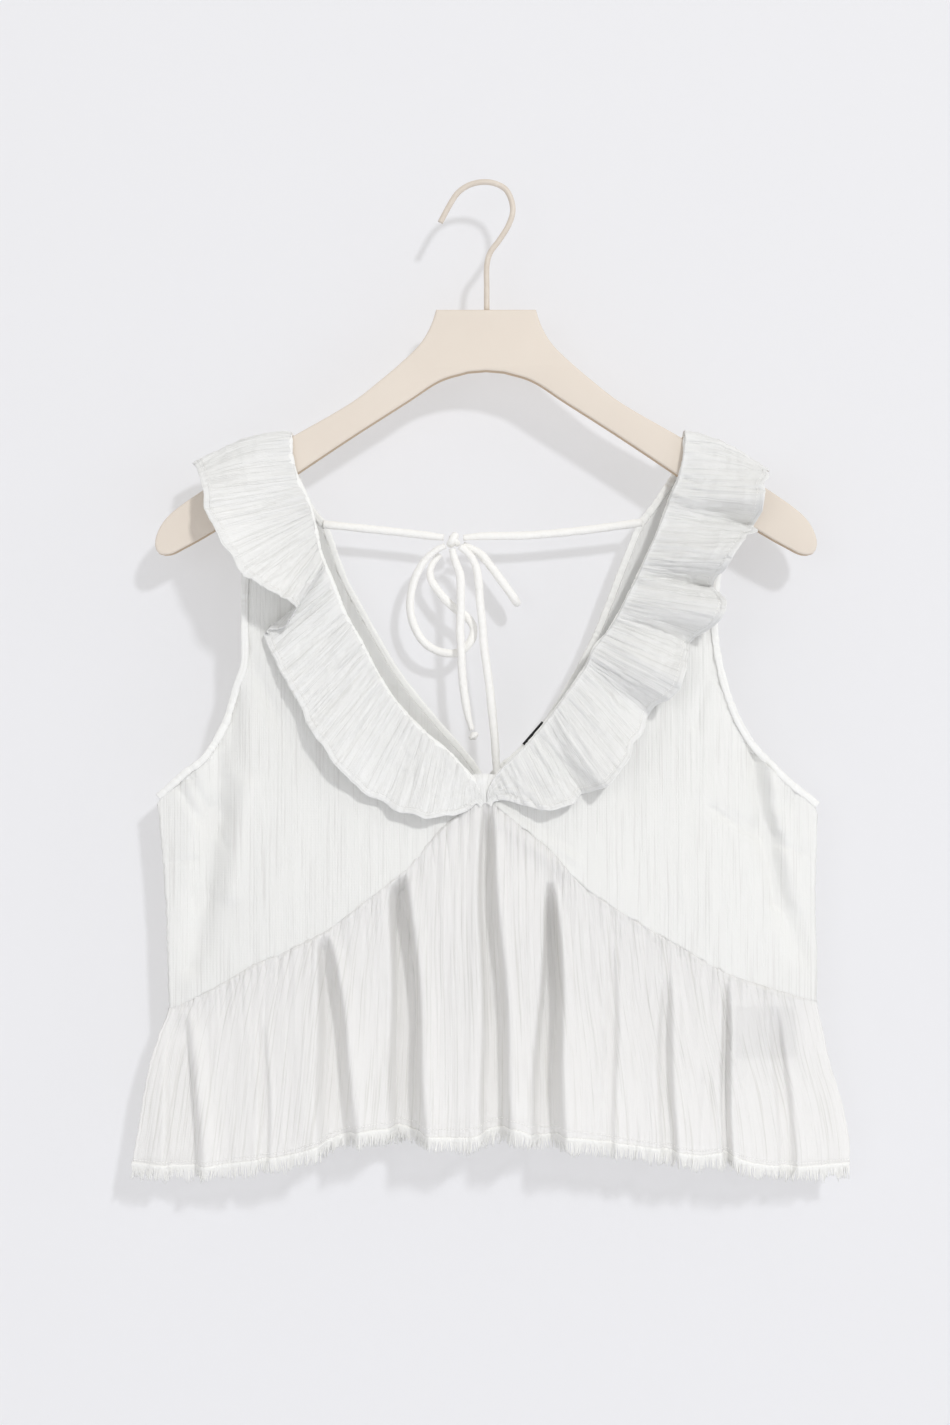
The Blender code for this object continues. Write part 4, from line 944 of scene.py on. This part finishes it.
hemColumn = -1 - max(2, int(3 * fine))   # the grid's column under the hem's stitches
ruffleGrids = {}
for side, word in bothSides:
    name = "ruffle_" + word
    grid, uv = rufflePoints(side)
    ruffleGrids[word] = grid
    clothPiece(name + "_gauze", grid, ruffleGauze, ruffles["thick"], [name], uv)
    edge = grid[:, -1]
    along = wayAlong(edge)
    inward = squareTo(along, grid[:, hemColumn] - edge)
    hemRun = np.arange(len(edge)) * 1.0
    wide = ruffles["hemWide"] * (1 + 0.12 * wobble(hemRun / 5, 77))
    thick = ruffles["hemThick"] * (1 + 0.35 * wobble(hemRun / 3, 78))
    tubePiece(name + "_hem", edge + inward * (ruffles["hemWide"] / 2 - 0.6), inward, np.cross(along, inward),
              wide, thick, ruffleGauze, sides=10, power=0.6)
print("ruffles made")


# ---- sewing that shows: one short thread per stitch

sewing = {"pitch": 2.6, "long": 1.9, "thick": 0.42, "proud": 0.1}
stitchThread = looseThread("sewingThread", "#FBFAF8")


def stitchRow(name, path, out):   # each stitch a small rounded bead of thread lying along the path
    count = int(lengthOf(path) / sewing["pitch"] * (1 if fine == 1 else 0.3))
    ends, at = np.linspace(0, 1, len(path)), np.linspace(0.002, 0.998, count)
    middle = readAt(at, ends, path)
    along = wayAlong(middle)
    away = squareTo(along, readAt(at, ends, out))
    side = np.cross(along, away)
    bm = bmesh.new()
    for k in range(count):
        turn = Matrix((along[k] * sewing["long"], side[k] * sewing["thick"], away[k] * sewing["thick"])).transposed()
        turn = (turn * mm).to_4x4()
        turn.translation = (middle[k] + away[k] * sewing["proud"]) * mm
        bmesh.ops.create_icosphere(bm, subdivisions=1, radius=0.5, matrix=turn)
    bmesh.ops.recalc_face_normals(bm, faces=bm.faces)
    return addPiece(name, meshFrom(bm, name), stitchThread)


for word, grid in ruffleGrids.items():
    normals = wayUp(grid, 10)[:, hemColumn]
    stitchRow("ruffle_" + word + "_stitches", grid[:, hemColumn] + normals * 0.45, normals)
for part, grid in skirtGrids.items():
    normals = wayOut(grid)
    if (normals[-6, :, 1].mean() < 0) == (part == "back"):
        normals = -normals
    row = np.argmin(np.abs(grid[:, 9, 2] - grid[-1, 9, 2] - skirts["stayStitch"]))
    stitchRow(part + "_stay_stitches", grid[row] + normals[row] * 0.5, normals[row])
print("stitches made")


# ---- bindings at the neck and armholes

bindings = {"step": 0.9, "puckerWide": 3.4, "puckerDeep": 0.95}


def bindingPiece(kind, side, nodeName, seed):
    middle = body["bindingWide"] / 2
    count = int(lengthOf(wholeEdge(kind, side, middle, 300)) / bindings["step"] * fine)
    line, inner = (wholeEdge(kind, side, middle + shift, count) for shift in (0, 1.5))
    along = wayAlong(line)
    across = squareTo(along, inner - line)
    out = np.cross(along, across)
    guide = line * (0, 1, 0) + np.array([0, 0, 1.0]) * np.clip(8.0 - np.abs(line[:, 1:2]), 0, 8)
    out *= np.sign(np.sum(out * guide, axis=1))[:, None]
    run = np.arange(count) * bindings["step"] / fine
    puckers = gathers(run, 0, bindings["puckerWide"], 40, seed)
    thick = body["bindingThick"] * (1 + bindings["puckerDeep"] * (0.25 + puckers))
    wide = body["bindingWide"] * (1.06 + 0.3 * (puckers + 0.2))
    line = line + out * (body["bindingOut"] + 0.25 * wobble(run / 3.0, seed + 2))[:, None]
    return tubePiece(nodeName + "_gauze", line, across, out, wide, thick, bindingGauze, [nodeName],
                     sides=14, power=0.75)


for side, word in bothSides:
    bindingPiece("neck", side, "neck_binding_" + word, 601 + side * 4)
    bindingPiece("armhole", side, "armhole_binding_" + word, 631 + side * 4)
print("bindings made")


def vTuck():   # the small drawn-up overlap that closes the neck under the V
    z = np.linspace(-391.5, -411, 26)[:, None]
    low, high = (np.interp(-z, -line[:, 1], line[:, 0])
                 for line in (smoothLine(sideOf(edges, "neckFront", s), 300) for s in (-1, 1)))
    u = np.linspace(0, 1, 30)[None, :]
    x = low - 3.5 + (high + 3.5 - (low - 3.5)) * u
    y = bodyDepth(x, z) + 0.9 + 1.2 * hump((u - 0.5) / 0.3)
    y = y + 1.3 * gathers(x, z, 3.2, 14, 761) - 2.2 * (1 - ramp(-391.5 - z, 0, 4))
    z = z + 1.6 * np.cos((u - 0.5) * math.pi) + 0 * x - 1.0
    clothPiece("neck_v_tuck", placed(x, y, z, False), ruffleGauze, 0.8)


vTuck()


# ---- labels

labels = {
    "neck_label": {"corner": (24.4, -371.6), "along": (13, 15), "down": (10.6, -9.2), "cloth": blackTape},
    "care_label": {"corner": (166, -546), "along": (40, 0), "down": (0, -35), "cloth": careTapeInShade},
}
for name, label in labels.items():
    u = np.linspace(0, 1, 22)[None, :, None]
    v = np.linspace(0, 1, 16)[:, None, None]
    flat = np.asarray(label["corner"]) + np.asarray(label["along"]) * u + np.asarray(label["down"]) * v
    x, z = flat[:, :, 0], flat[:, :, 1]
    y = bodyDepth(x, z, True) - 1.5 if name == "neck_label" else 0.6 + (x - 190) * 0.045
    y = y + 0.12 * np.sin(x / 4.0) * np.sin(z / 6.0)
    clothPiece(name + "_tape", np.stack([x, y, z], axis=2), label["cloth"], 0.5, [name])
print("labels made")


# ---- hanger: a flat board with eased edges, and its dipped wire hook

hanger = {
    "thick": 12.0, "ease": 1.6, "easeSteps": 4, "rimTurn": 32,
    "tip": [(218, -232), (219.4, -240), (216.8, -245.5), (210, -246.2), (200, -241.5)],
    "under": [(178.2, -229), (126.7, -193.4), (88, -167.5), (52, -144.5), (30, -130.5), (12, -125), (0, -124)],
    "wire": 3.8,
    "hook": [
        (0.5, -83.5), (0.5, -68), (0.6, -53.5), (2.6, -45.5), (9.2, -36.3), (15.2, -26.4), (17.8, -17.8),
        (16.9, -10.4), (13, -3), (6, 0.9), (-2, 1.9), (-10, 0.3), (-15.6, -2.7), (-19.8, -6.6), (-24.6, -14.2),
        (-30.4, -25.1),
    ],
}
# the board's rim faces take a darker beige-brown: painted shade on the edges, as on the underside seen from below
rimShadeCoat = coatedBoard("boardRimPaintedShade", "#CDB79C", "#BFA78A")


def hangerBoard():
    outline = body["armTop"][1:] + hanger["tip"] + hanger["under"][:-1]
    right = evenly(smoothLine(outline, 500), 150)
    right[0] = body["armTop"][1]
    ring = np.concatenate([right, [hanger["under"][-1]], right[::-1] * (-1, 1)])
    bm = bmesh.new()
    face = bm.faces.new([bm.verts.new((x * mm, -hanger["thick"] / 2 * mm, z * mm)) for x, z in ring])
    pushed = bmesh.ops.extrude_face_region(bm, geom=[face])
    moved = [v for v in pushed["geom"] if isinstance(v, bmesh.types.BMVert)]
    bmesh.ops.translate(bm, verts=moved, vec=(0, hanger["thick"] * mm, 0))
    bmesh.ops.recalc_face_normals(bm, faces=bm.faces)
    rims = [e for e in bm.edges if len(e.link_faces) == 2 and any(len(f.verts) > 8 for f in e.link_faces)]
    bmesh.ops.bevel(bm, geom=rims, offset=hanger["ease"] * mm, offset_type="OFFSET", segments=hanger["easeSteps"],
                    profile=0.5, affect="EDGES", material=-1)
    mesh = meshFrom(bm, "hanger_board")
    addPiece("hanger_board", mesh, boardCoat, ["hanger"])
    mesh.materials.append(rimShadeCoat)
    # faces that don't face front or back get the painted-shade rim coat
    for f in mesh.polygons:
        f.material_index = 1 if abs(f.normal.y) < 0.3 else 0
    mesh.set_sharp_from_angle(angle=math.radians(hanger["rimTurn"]))


def hangerHook():
    path = smoothLine([(x, 0, z) for x, z in hanger["hook"]], 150)
    tubePiece("hanger_hook_wire", path, *roundFrames(path), hanger["wire"], hanger["wire"], wireCoat, ["hanger_hook"],
              sides=18)


hangerBoard()
hangerHook()
print("hanger made")


# ---- what each sheet was cut to

cuts = {   # width and length in metres, then area where the cut isn't a rectangle
    "front_bodice": ((0.24, 0.39), 0.046), "back_bodice": ((0.23, 0.38), 0.058),
    "front_peplum": ((0.59, 0.245), 0.094), "back_peplum": ((0.56, 0.125), 0.063),
    "ruffle": ((0.78, 0.064), 0.047),
}
for word in ("left", "right"):
    for kind in ("front_bodice", "back_bodice"):
        flat, area = cuts[kind]
    flat, area = cuts["ruffle"]
for key, part in (("front_peplum", "front"), ("back_peplum", "back")):
    flat, area = cuts[key]


# ---- pale wall and floor, soft studio light

studio = {
    "wall": "#ECEEF5", "glowTone": "#F8F5F0", "wallAt": 0.037, "floorAt": -1.0, "reach": 3.0,
    "wallGlow": 0.45, "floorGlow": 0.1, "glowStrength": 0.86,   # keeps the shadows on it as pale as the photo's
    "key": {"place": (2.4, -5.6, 2.7), "size": 0.55, "power": 170.0},
    "fill": {"place": (-2.4, -5.4, 0.2), "size": 2.6, "power": 22.0},
    "rake": {"place": (5.4, -2.6, 0.6), "size": 1.2, "power": 12.0},
    "behind": {"place": (0.5, 3.2, 0.6), "size": 1.6, "power": 26.0},
    "sky": 0.61, "skyTone": "#FDFCFB", "aim": (0, 0, -0.35),
}


def paleSheet(name, place, turn, glow):
    made, tree, shader = newMaterial(name + "Paint", studio["wall"], Roughness=0.95, Specular_IOR_Level=0.1)
    paint = [c * (1 - glow) for c in linear(studio["wall"])[:3]]
    setSockets(tree, shader, {"Base Color": (*paint, 1.0), "Emission Color": linear(studio["glowTone"]),
                              "Emission Strength": glow * studio["glowStrength"]})
    seen = addNode(tree, "NewGeometry", "Backfacing")   # from behind, the stage is clear
    clear = addNode(tree, "BsdfTransparent", "BSDF")
    mix = addNode(tree, "MixShader", "Shader", {0: seen, 1: shader.outputs["BSDF"], 2: clear})
    setSockets(tree, tree.nodes["Material Output"], {"Surface": mix})
    bm = bmesh.new()
    bmesh.ops.create_grid(bm, x_segments=1, y_segments=1, size=studio["reach"])
    bmesh.ops.rotate(bm, verts=bm.verts, cent=(0, 0, 0), matrix=turn)
    bmesh.ops.translate(bm, verts=bm.verts, vec=place)
    mesh = meshFrom(bm, name)
    mesh.materials.append(made)
    sheet = intoScene(name, mesh)
    sheet.visible_shadow = False


def areaLight(name, light):
    data = bpy.data.lights.new(name, "AREA")
    data.shape = "DISK"
    data.size = light["size"]
    data.energy = light["power"]
    aim = np.subtract(studio["aim"], light["place"])
    turn = (math.acos(-aim[2] / np.linalg.norm(aim)), 0, math.atan2(aim[1], aim[0]) - math.pi / 2)
    intoScene(name, data, light["place"], turn)


paleSheet("backWall", (0, studio["wallAt"], 0), Matrix.Rotation(math.radians(90), 3, "X"), studio["wallGlow"])
paleSheet("paleFloor", (0, 0, studio["floorAt"]), Matrix.Identity(3), studio["floorGlow"])
for name in ("key", "fill", "rake", "behind"):
    areaLight(name + "Light", studio[name])
sky = bpy.data.worlds.new("paleSky")
sky.use_nodes = True
light = {"Color": linear(studio["skyTone"]), "Strength": studio["sky"]}
setSockets(sky.node_tree, sky.node_tree.nodes["Background"], light)
bpy.context.scene.world = sky
bpy.context.scene.view_settings.view_transform = "Standard"
print("stage made")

Exercise » Print only the lines that run from the start of the listing to the line bearing "return addPiece(name, meshFrom(bm, name), stitchThread)"; please keep the first line and that last one, exactly as they appear.

Task solution »
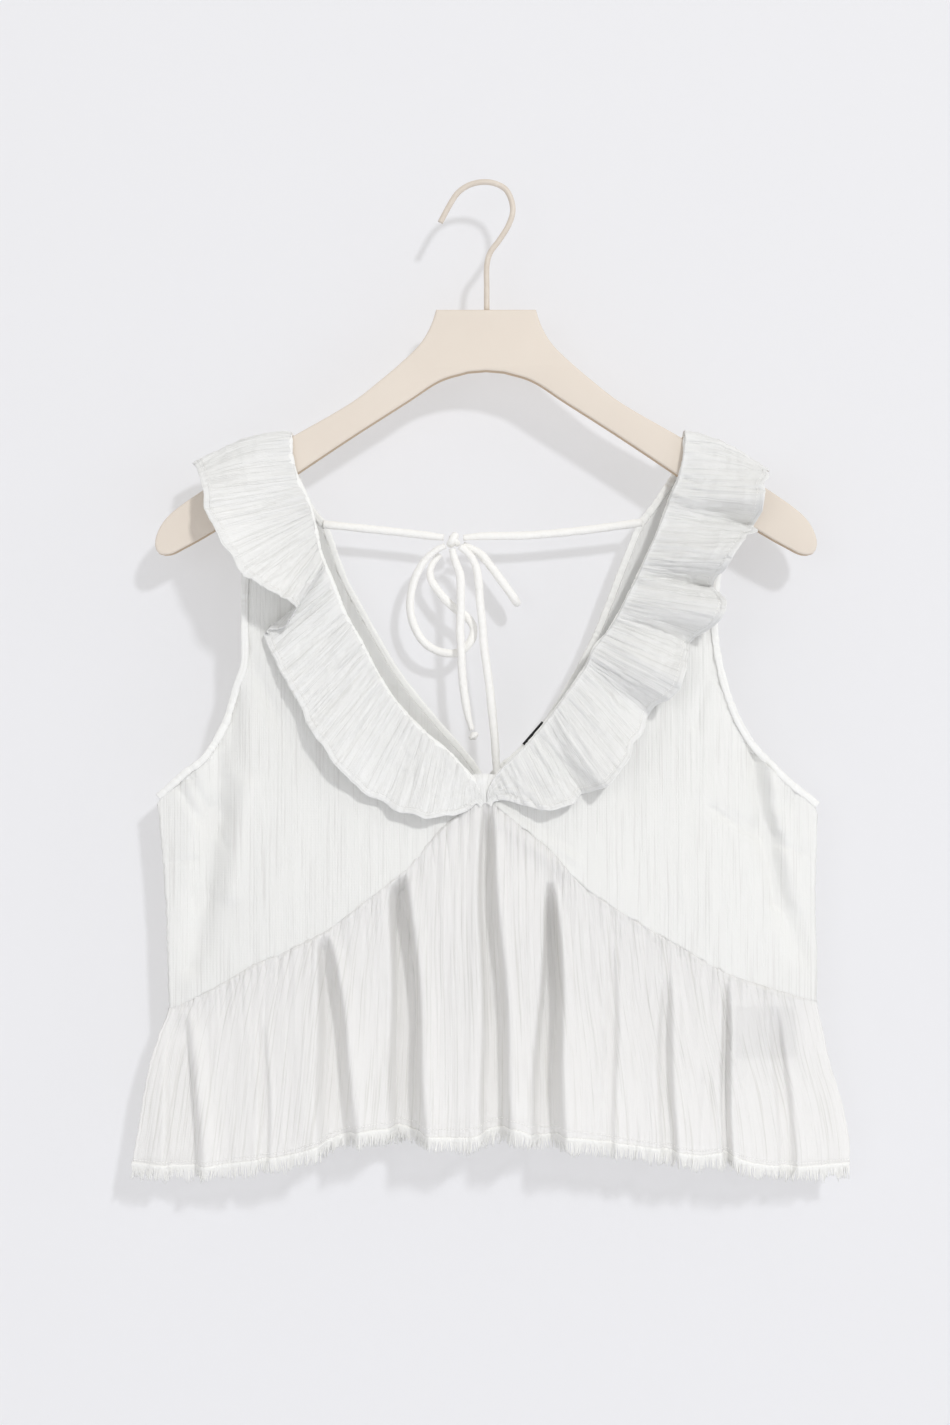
The Blender code for this object continues. Write part 4, from line 944 of scene.py on. This part finishes it.
hemColumn = -1 - max(2, int(3 * fine))   # the grid's column under the hem's stitches
ruffleGrids = {}
for side, word in bothSides:
    name = "ruffle_" + word
    grid, uv = rufflePoints(side)
    ruffleGrids[word] = grid
    clothPiece(name + "_gauze", grid, ruffleGauze, ruffles["thick"], [name], uv)
    edge = grid[:, -1]
    along = wayAlong(edge)
    inward = squareTo(along, grid[:, hemColumn] - edge)
    hemRun = np.arange(len(edge)) * 1.0
    wide = ruffles["hemWide"] * (1 + 0.12 * wobble(hemRun / 5, 77))
    thick = ruffles["hemThick"] * (1 + 0.35 * wobble(hemRun / 3, 78))
    tubePiece(name + "_hem", edge + inward * (ruffles["hemWide"] / 2 - 0.6), inward, np.cross(along, inward),
              wide, thick, ruffleGauze, sides=10, power=0.6)
print("ruffles made")


# ---- sewing that shows: one short thread per stitch

sewing = {"pitch": 2.6, "long": 1.9, "thick": 0.42, "proud": 0.1}
stitchThread = looseThread("sewingThread", "#FBFAF8")


def stitchRow(name, path, out):   # each stitch a small rounded bead of thread lying along the path
    count = int(lengthOf(path) / sewing["pitch"] * (1 if fine == 1 else 0.3))
    ends, at = np.linspace(0, 1, len(path)), np.linspace(0.002, 0.998, count)
    middle = readAt(at, ends, path)
    along = wayAlong(middle)
    away = squareTo(along, readAt(at, ends, out))
    side = np.cross(along, away)
    bm = bmesh.new()
    for k in range(count):
        turn = Matrix((along[k] * sewing["long"], side[k] * sewing["thick"], away[k] * sewing["thick"])).transposed()
        turn = (turn * mm).to_4x4()
        turn.translation = (middle[k] + away[k] * sewing["proud"]) * mm
        bmesh.ops.create_icosphere(bm, subdivisions=1, radius=0.5, matrix=turn)
    bmesh.ops.recalc_face_normals(bm, faces=bm.faces)
    return addPiece(name, meshFrom(bm, name), stitchThread)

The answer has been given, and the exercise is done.